The Dhebaria Rabaris of eastern Kachchh are considered to be the finest exponents of the craft. Two Dhebars in particular, were held in high regard for the beauty of the girths that they made – Somabhai Savabhai Rabari and Kanabhai Bhimabhai Rabari. The two men had grown up together, travelling with the dhangs across Kachchh from Sindh (now Pakistan) to the southern Gujarat, and beyond. They learned to ply-split braid by observing their male relatives; neither man had any formal instruction. Requiring little or no equipment, girths and other items could be taken up and worked as the exigencies of herding allowed. They were often worked as the men watched over their grazing animals. Sadly, both Somabhai and Kanabhai died in 1997 and their knowledge has passed away with them. Their sons have given up herding animals and like many Dhebarias, work as long distance lorry drivers.


With the loss of their vocation as camel-breeders and shepherds, Rabaris are negotiating new identities and redefining their role in the modern state of India. As they negotiate these changes, distinctive aspects of their material culture are starting to fall into decline, ply-split braiding being one such casualty. Girths and khurji (bags), once commonplace items in daily usage, are now rarities. Their value transformed from utility to commodity as they become sought-after objects prized by collectors and dealers. 1n common with another aspect of Rabari material culture – embroidery – they are now more readily found in private and public collections than in use by Rabaris.

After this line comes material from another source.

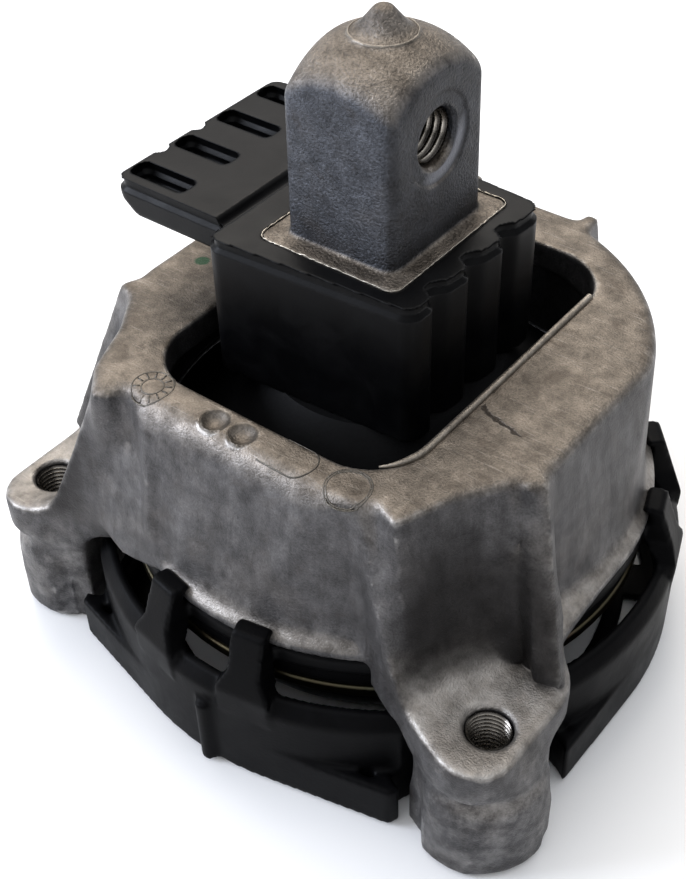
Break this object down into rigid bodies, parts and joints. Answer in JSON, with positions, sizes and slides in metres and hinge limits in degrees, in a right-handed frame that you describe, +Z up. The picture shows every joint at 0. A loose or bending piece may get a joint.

I wish to express my gratitude to the Rabari Samaj of Kachchh for their support of my work over the last decade. Particular thanks are due to the late Somabhai Savabhai Rabari and Kanabhai Bhimabhai Rabari whose enthusiasm for their craft and generosity in sharing their knowledge with me has informed this article. Finally, my heartfelt thanks to my brother, Vanka Kana Rabari and his wife, Ramiben, for a home and their unstinting help during all my years in Kachchh.